Participants in the bariatric surgery groups lost an average of 57 more pounds than those in the non-surgery groups. Average weight loss ranged from 45 to 100 pounds among those who had surgery.

More people who had type 2 diabetes saw their blood sugar levels fall into the normal range after surgery than after a different intervention.

"Although they try to look at a range of medical conditions, in reality the real importance is the effect of weight loss on diabetes and the relative effectiveness of non-surgical versus surgical approaches," said Dr. Paul O'Brien.

O'Brien is an obesity specialist who pioneered the Lap-Band procedure in Australia in 1994. He founded the Centre for Obesity Research and Education at Monash University in Melbourne and was not involved in the new review.

"The clear and consistent message is the bariatric surgical procedures achieve a much better outcome," O'Brien said.

Bariatric surgery will certainly help obese people with diabetes better control the disease and may put it into remission entirely, he said.

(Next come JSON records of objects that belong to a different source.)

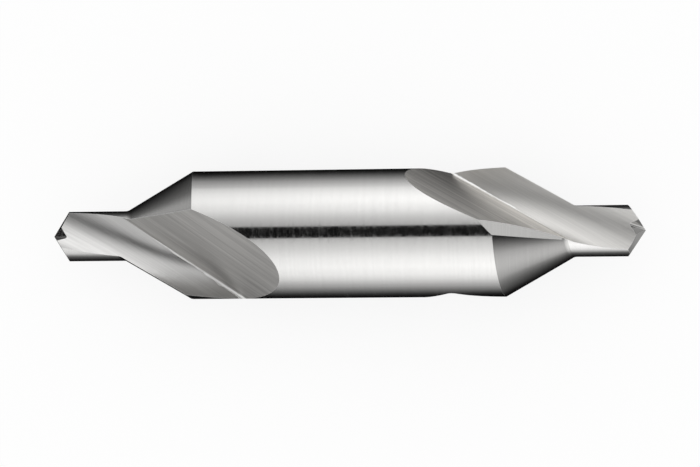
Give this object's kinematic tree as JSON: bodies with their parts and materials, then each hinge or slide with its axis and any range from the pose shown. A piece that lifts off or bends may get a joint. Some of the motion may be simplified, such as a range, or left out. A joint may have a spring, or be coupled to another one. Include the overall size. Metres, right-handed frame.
{
  "type": "centre drill",
  "caption": "Double-ended centre drill: a short pilot drill and a conical countersink at each end of a plain round body, with straight slanting flutes.",
  "frame": {"origin": "on the tool's axis, half way between its two points", "axes": "+X along the axis towards the end at the right of the picture, +Y up in the picture, +Z towards the picture's viewer"},
  "size_m": [0.074, 0.016, 0.016],
  "materials": {
    "ground_steel": "ground high-speed steel: bright fine-ground body, finer satin cones, flute walls with straight grinding lines"
  },
  "bodies": {
    "root": {"centre_drill": "ground_steel"}
  },
  "joints": []
}
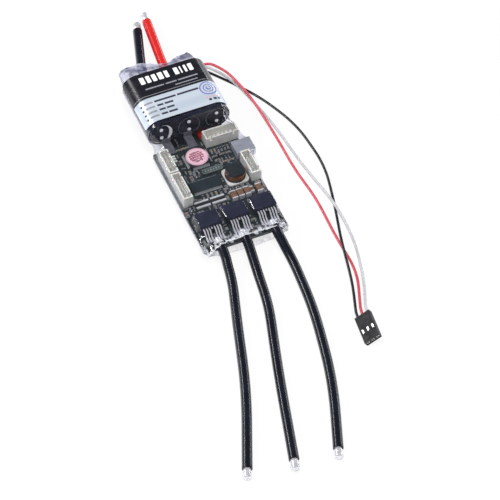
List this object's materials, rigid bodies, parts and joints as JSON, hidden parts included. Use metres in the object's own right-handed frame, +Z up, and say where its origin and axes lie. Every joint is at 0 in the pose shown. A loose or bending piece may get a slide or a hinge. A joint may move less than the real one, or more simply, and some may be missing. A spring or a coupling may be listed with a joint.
{
  "type": "electronic speed controller",
  "caption": "Brushless motor speed controller in a clear shrink sleeve: stacked boards, power transistors and capacitors, with flexible motor, battery and signal leads.",
  "frame": {"origin": "on the resting plane, under the middle of the sleeved body", "axes": "+Z up, +Y towards the battery leads, the motor leads leave towards -Y"},
  "size_m": [0.1021, 0.2703, 0.0209],
  "materials": {
    "circuit_board": "dark solder mask, satin",
    "capacitor_board": "black solder mask, glossy",
    "tinned_copper": "tinned, satin",
    "solder": "bright solder",
    "chip_epoxy": "moulded epoxy",
    "transistor_epoxy": "moulded epoxy, blue-grey",
    "ferrite": "ground ferrite",
    "copper_wire": "enamelled copper",
    "inductor_base": "moulded base",
    "ceramic_brown": "sintered, satin",
    "passive_parts": "small chip parts",
    "crystal_metal": "drawn metal can",
    "led_lens": "clear lens",
    "usb_metal": "folded plated shell",
    "black_plastic": "moulded, satin",
    "connector_plastic": "natural nylon",
    "contact_metal": "tin-plated contact",
    "aluminium": "drawn can",
    "wound_foil": "paper and foil roll",
    "seal_rubber": "sealing rubber",
    "capacitor_film": "printed shrink film, plain",
    "silicone_black": "glossy silicone",
    "silicone_red": "glossy silicone",
    "wire_black": "glossy insulation",
    "wire_white": "glossy insulation",
    "wire_red": "glossy insulation",
    "clear_film": "clear shrink film",
    "label_film": "printed foil",
    "sticker_paper": "pink paper"
  },
  "bodies": {
    "controller": {"main_board": "circuit_board", "capacitor_board": "capacitor_board", "board_links": "tinned_copper", "microcontroller": "chip_epoxy", "microcontroller_leads": "tinned_copper", "gate_driver": "chip_epoxy", "gate_driver_leads": "tinned_copper", "top_mosfets": "transistor_epoxy", "top_mosfet_leads": "tinned_copper", "bottom_mosfets": "transistor_epoxy", "bottom_mosfet_leads": "tinned_copper", "inductor_core": "ferrite", "inductor_winding": "copper_wire", "inductor_base": "inductor_base", "ceramic_capacitors": "ceramic_brown", "ceramic_capacitor_ends": "tinned_copper", "shunt_resistors": "chip_epoxy", "shunt_resistor_ends": "tinned_copper", "crystal_can": "crystal_metal", "small_passives": "passive_parts", "status_leds": "led_lens", "usb_shell": "usb_metal", "usb_tongue": "black_plastic", "header_housings": "connector_plastic", "header_pins": "contact_metal", "capacitor_cans": "aluminium", "capacitor_windings": "wound_foil", "capacitor_seals": "seal_rubber", "capacitor_sleeves": "capacitor_film", "capacitor_leads": "tinned_copper", "capacitor_solder": "solder", "battery_joints": "solder", "battery_inner_jackets": "silicone_black", "motor_joints": "solder", "signal_tails": "wire_black", "sleeve": "clear_film", "label": "label_film", "inspection_sticker": "sticker_paper"},
    "motor_lead_left": {"motor_jacket_left": "silicone_black", "motor_core_left": "solder"},
    "motor_lead_middle": {"motor_jacket_middle": "silicone_black", "motor_core_middle": "solder"},
    "motor_lead_right": {"motor_jacket_right": "silicone_black", "motor_core_right": "solder"},
    "battery_lead_black": {"battery_jacket_black": "silicone_black", "battery_core_black": "solder"},
    "battery_lead_red": {"battery_jacket_red": "silicone_red", "battery_core_red": "solder"},
    "signal_cable": {"signal_wire_black": "wire_black", "signal_wire_white": "wire_white", "signal_wire_red": "wire_red", "plug_housing": "black_plastic", "plug_contacts": "contact_metal"}
  },
  "joints": [
    {"name": "motor_flex_left", "type": "hinge", "parent": "controller", "child": "motor_lead_left", "pos_m": [-0.0124, -0.0545, 0.0073], "axis": [-1, 0, 0], "range_deg": [0, 50]},
    {"name": "motor_flex_middle", "type": "hinge", "parent": "controller", "child": "motor_lead_middle", "pos_m": [-0.0006, -0.0545, 0.0073], "axis": [-1, 0, 0], "range_deg": [0, 50]},
    {"name": "motor_flex_right", "type": "hinge", "parent": "controller", "child": "motor_lead_right", "pos_m": [0.0137, -0.0545, 0.0073], "axis": [-1, 0, 0], "range_deg": [0, 50]},
    {"name": "battery_flex_black", "type": "hinge", "parent": "controller", "child": "battery_lead_black", "pos_m": [-0.0045, 0.0585, 0.0039], "axis": [1, 0, 0], "range_deg": [0, 35]},
    {"name": "battery_flex_red", "type": "hinge", "parent": "controller", "child": "battery_lead_red", "pos_m": [0.0066, 0.0585, 0.0039], "axis": [1, 0, 0], "range_deg": [0, 35]},
    {"name": "signal_swing", "type": "hinge", "parent": "controller", "child": "signal_cable", "pos_m": [0.021, 0.0585, 0.0015], "axis": [0, 0, 1], "range_deg": [-3, 30]}
  ]
}
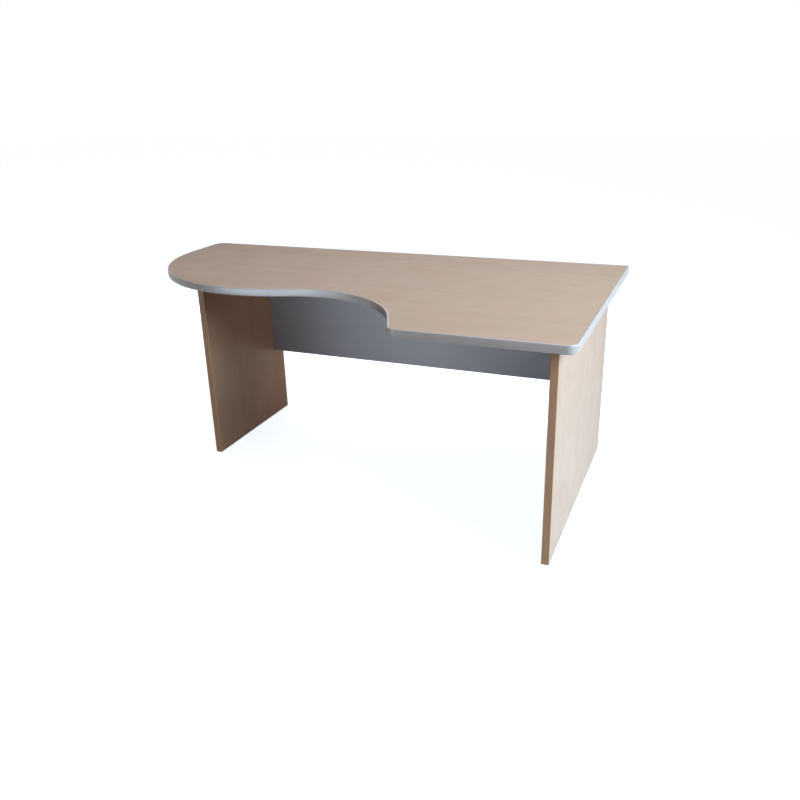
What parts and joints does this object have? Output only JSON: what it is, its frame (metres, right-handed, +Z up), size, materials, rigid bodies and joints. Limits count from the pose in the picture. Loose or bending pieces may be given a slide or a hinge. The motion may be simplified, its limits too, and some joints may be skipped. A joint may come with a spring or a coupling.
{
  "type": "computer desk",
  "caption": "Free-standing office desk with a swept, concave-fronted worktop, slab legs and a modesty panel, held by hidden cam fittings.",
  "frame": {"origin": "on the floor, under the middle of the desktop's outline", "axes": "+X to the right of someone who sits at the desk, +Y towards the modesty panel and the straight back edge, +Z up"},
  "size_m": [1.8, 1.02, 0.7459],
  "materials": {
    "laminate": "pale wood-grain melamine, satin",
    "edging_grey": "soft silver-grey edging",
    "beech": "pale beech melamine, satin",
    "beech_band": "beech edge band, satin",
    "panel_grey": "blue-grey melamine, satin",
    "panel_band": "blue-grey edge band, satin",
    "zinc": "die-cast zinc, dull",
    "steel": "zinc-plated steel",
    "dowel_beech": "bare turned beech",
    "glide_plastic": "black plastic"
  },
  "bodies": {
    "desk": {"desktop_board": "laminate", "desktop_edging": "edging_grey", "left_leg_panel": "beech", "left_leg_front_edge_band": "beech_band", "left_leg_rear_edge_band": "beech_band", "left_leg_bottom_edge_band": "beech_band", "right_leg_panel": "beech", "right_leg_front_edge_band": "beech_band", "right_leg_rear_edge_band": "beech_band", "right_leg_bottom_edge_band": "beech_band", "modesty_panel": "panel_grey", "modesty_bottom_edge_band": "panel_band", "left_leg_front_bolt": "steel", "left_leg_rear_bolt": "steel", "right_leg_front_bolt": "steel", "right_leg_rear_bolt": "steel", "modesty_left_upper_bolt": "steel", "modesty_left_lower_bolt": "steel", "modesty_right_upper_bolt": "steel", "modesty_right_lower_bolt": "steel", "modesty_top_left_bolt": "steel", "modesty_top_right_bolt": "steel", "left_leg_front_dowel": "dowel_beech", "left_leg_rear_dowel": "dowel_beech", "right_leg_front_dowel": "dowel_beech", "right_leg_middle_dowel": "dowel_beech", "right_leg_rear_dowel": "dowel_beech", "modesty_left_upper_dowel": "dowel_beech", "modesty_left_lower_dowel": "dowel_beech", "modesty_right_upper_dowel": "dowel_beech", "modesty_right_lower_dowel": "dowel_beech", "modesty_top_left_dowel": "dowel_beech", "modesty_top_right_dowel": "dowel_beech", "left_leg_front_glide": "glide_plastic", "left_leg_rear_glide": "glide_plastic", "right_leg_front_glide": "glide_plastic", "right_leg_rear_glide": "glide_plastic", "left_leg_front_nail": "steel", "left_leg_rear_nail": "steel", "right_leg_front_nail": "steel", "right_leg_rear_nail": "steel"},
    "left_leg_front_cam": {"left_leg_front_cam": "zinc"},
    "left_leg_rear_cam": {"left_leg_rear_cam": "zinc"},
    "right_leg_front_cam": {"right_leg_front_cam": "zinc"},
    "right_leg_rear_cam": {"right_leg_rear_cam": "zinc"},
    "modesty_left_upper_cam": {"modesty_left_upper_cam": "zinc"},
    "modesty_left_lower_cam": {"modesty_left_lower_cam": "zinc"},
    "modesty_right_upper_cam": {"modesty_right_upper_cam": "zinc"},
    "modesty_right_lower_cam": {"modesty_right_lower_cam": "zinc"},
    "modesty_top_left_cam": {"modesty_top_left_cam": "zinc"},
    "modesty_top_right_cam": {"modesty_top_right_cam": "zinc"}
  },
  "joints": [
    {"name": "left_leg_front_cam_turn", "type": "hinge", "parent": "desk", "child": "left_leg_front_cam", "pos_m": [-0.606, 0.006, 0.686], "axis": [1, 0, 0], "range_deg": [0, 180]},
    {"name": "left_leg_rear_cam_turn", "type": "hinge", "parent": "desk", "child": "left_leg_rear_cam", "pos_m": [-0.606, 0.347, 0.686], "axis": [1, 0, 0], "range_deg": [0, 180]},
    {"name": "right_leg_front_cam_turn", "type": "hinge", "parent": "desk", "child": "right_leg_front_cam", "pos_m": [0.8185, -0.349, 0.686], "axis": [-1, 0, 0], "range_deg": [0, 180]},
    {"name": "right_leg_rear_cam_turn", "type": "hinge", "parent": "desk", "child": "right_leg_rear_cam", "pos_m": [0.8185, 0.347, 0.686], "axis": [-1, 0, 0], "range_deg": [0, 180]},
    {"name": "modesty_left_upper_cam_turn", "type": "hinge", "parent": "desk", "child": "modesty_left_upper_cam", "pos_m": [-0.564, 0.419, 0.6237], "axis": [0, 1, 0], "range_deg": [0, 180]},
    {"name": "modesty_left_lower_cam_turn", "type": "hinge", "parent": "desk", "child": "modesty_left_lower_cam", "pos_m": [-0.564, 0.419, 0.3622], "axis": [0, 1, 0], "range_deg": [0, 180]},
    {"name": "modesty_right_upper_cam_turn", "type": "hinge", "parent": "desk", "child": "modesty_right_upper_cam", "pos_m": [0.7765, 0.419, 0.6237], "axis": [0, 1, 0], "range_deg": [0, 180]},
    {"name": "modesty_right_lower_cam_turn", "type": "hinge", "parent": "desk", "child": "modesty_right_lower_cam", "pos_m": [0.7765, 0.419, 0.3622], "axis": [0, 1, 0], "range_deg": [0, 180]},
    {"name": "modesty_top_left_cam_turn", "type": "hinge", "parent": "desk", "child": "modesty_top_left_cam", "pos_m": [-0.23179, 0.419, 0.686], "axis": [0, 1, 0], "range_deg": [0, 180]},
    {"name": "modesty_top_right_cam_turn", "type": "hinge", "parent": "desk", "child": "modesty_top_right_cam", "pos_m": [0.44429, 0.419, 0.686], "axis": [0, 1, 0], "range_deg": [0, 180]}
  ]
}
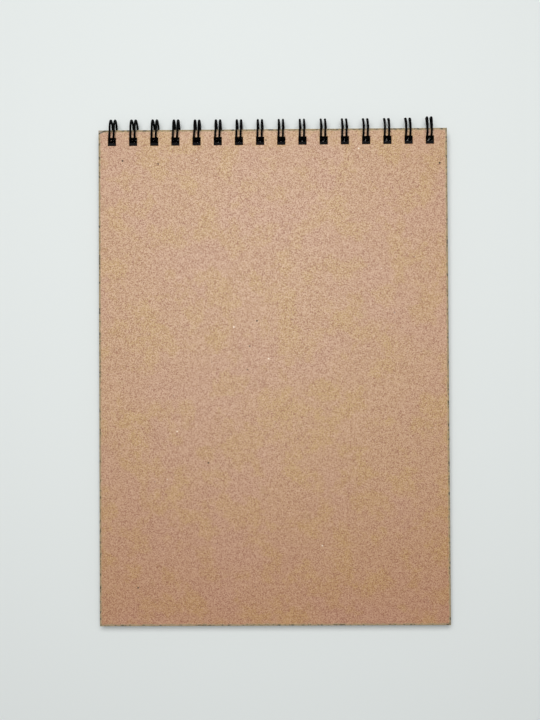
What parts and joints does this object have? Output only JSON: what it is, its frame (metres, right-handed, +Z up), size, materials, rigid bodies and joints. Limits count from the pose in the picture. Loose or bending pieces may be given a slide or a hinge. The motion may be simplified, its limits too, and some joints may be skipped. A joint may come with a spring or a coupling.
{
  "type": "twin-loop bound notebook",
  "caption": "Top-bound note pad with plain kraft board covers, black leaves, square punched holes and a black twin-loop wire that covers and leaves turn about.",
  "frame": {"origin": "under the middle of the pad and its loops, at the height of the loops' lowest point", "axes": "+X along the bound edge, +Y from the pad to the loops, +Z up through the front cover"},
  "size_m": [0.1392, 0.2024, 0.0095],
  "materials": {
    "kraft_board": "matt unbleached board with fine fibres and specks",
    "leaves": "matt black uncoated paper",
    "black_wire": "smooth black coating"
  },
  "bodies": {
    "base": {"back_cover": "kraft_board", "wire_binding": "black_wire"},
    "leaves": {"page_block": "leaves"},
    "front": {"front_cover": "kraft_board"}
  },
  "joints": [
    {"name": "leaves_turn", "type": "hinge", "parent": "base", "child": "leaves", "pos_m": [0, 0.09646, 0.00473], "axis": [-1, 0, 0], "range_deg": [0, 180]},
    {"name": "front_turn", "type": "hinge", "parent": "leaves", "child": "front", "pos_m": [0, 0.09646, 0.00473], "axis": [-1, 0, 0], "range_deg": [0, 180]}
  ]
}
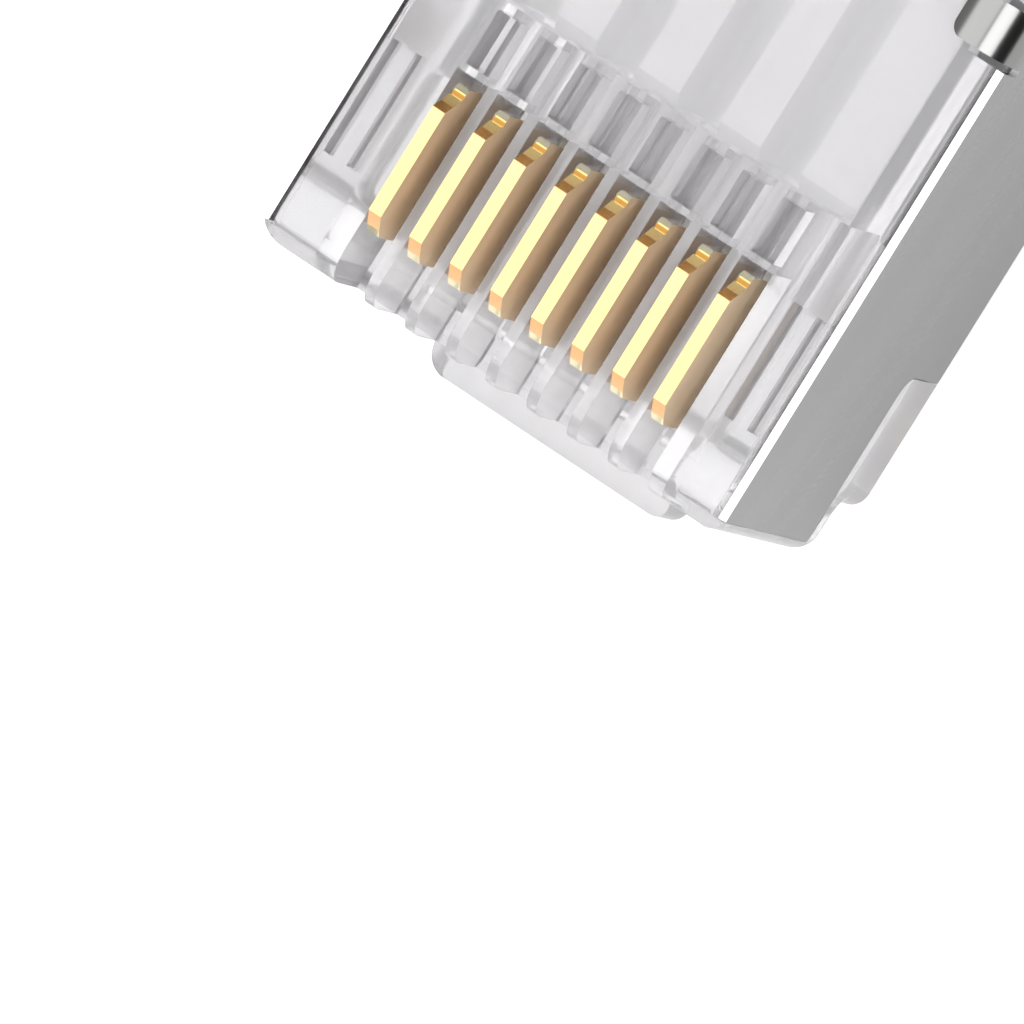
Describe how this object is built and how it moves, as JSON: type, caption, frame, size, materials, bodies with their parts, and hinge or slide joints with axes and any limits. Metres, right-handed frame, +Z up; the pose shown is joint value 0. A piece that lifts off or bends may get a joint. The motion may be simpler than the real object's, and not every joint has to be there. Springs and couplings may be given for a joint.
{
  "type": "modular plug",
  "caption": "Shielded modular plug for twisted-pair data cable: clear moulding with sprung latch, gold blade contacts, wire guide and folded metal shield, before crimping.",
  "frame": {"origin": "on the table under the middle of the plug as it lies on its rails and its latch, contacts up", "axes": "+X to the right of the contact row seen from above with the cable end away, +Y towards the cable end, +Z up"},
  "size_m": [0.0116, 0.0218, 0.0128],
  "materials": {
    "clear_polycarbonate": "clear moulded polycarbonate, slightly milky",
    "guide_polycarbonate": "translucent moulded polycarbonate",
    "nickel_plated_sheet": "nickel plated brass sheet, satin",
    "gold_plated_contact": "gold plated phosphor bronze, bright"
  },
  "bodies": {
    "plug": {"housing": "clear_polycarbonate", "shield": "nickel_plated_sheet", "load_bar": "guide_polycarbonate", "contact_1": "gold_plated_contact", "contact_2": "gold_plated_contact", "contact_3": "gold_plated_contact", "contact_4": "gold_plated_contact", "contact_5": "gold_plated_contact", "contact_6": "gold_plated_contact", "contact_7": "gold_plated_contact", "contact_8": "gold_plated_contact"},
    "latch": {"latch": "clear_polycarbonate"}
  },
  "joints": [
    {"name": "latch_flex", "type": "hinge", "parent": "plug", "child": "latch", "pos_m": [0, -0.00839, 0.00102], "axis": [1, 0, 0], "range_deg": [0, 14], "stiffness_Nm_per_rad": 0.1}
  ]
}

"Given that there are probably in excess of 300 million people across the world with type 2 diabetes and maybe half of these are obese, this opens up huge possibilities for better health," O'Brien told Reuters Health.

But two years isn't really enough time to judge the results. And the analysis included small numbers of studies and patients, Viktoria L. Gloy from University Hospital Basel in Switzerland and colleagues note in the journal BMJ.

Longer-term studies, cost-effectiveness studies and comparisons between different surgeries are still missing, O'Brien said.

The authors did not respond to a request for comment before deadline.

Surgery is typically recommended for people with a body mass index - a measure of weight in relation to height - of at least 40, or at least 35 if they also have co-occurring health problems such as diabetes or severe sleep apnea.

"I think an important point to consider is that most of the studies suggest that bariatric surgery combined with intensive lifestyle management is superior to lifestyle management alone," said Dr. Richdeep Gill. He is a general surgeon at the University of Alberta in Canada.

Generally people who undergo weight-loss surgery must try lifestyle changes like diet and exercise first before going under the knife. So it may not be an either/or choice for most obese people.

Gill, who studies bariatric surgery, was not involved in the review.

Patients need to be informed about the risks of surgery, he told Reuters Health.

According to the National Institutes of Health, gastric bypass surgery carries risks of allergic reactions to anesthesia, blood clots, breathing problems, heart attack, stroke or infection.

In the review, 15 percent of people in the surgery groups had anemia from low iron levels post-surgery and 8 percent needed a second operation.

It's impossible to say how serious those additional surgeries were. But second surgeries are always more difficult than the first, Gill said.

Post-surgery, patients must stick to a special diet for life and often have to avoid some common medications like aspirin and other non-steroidal anti-inflammatory drugs.

"Tackling obesity is a challenging issue, and the patient needs to be committed to their own management strategy," Gill said. Only then, with consultation of a multidisciplinary care team, will surgery be considered as an option.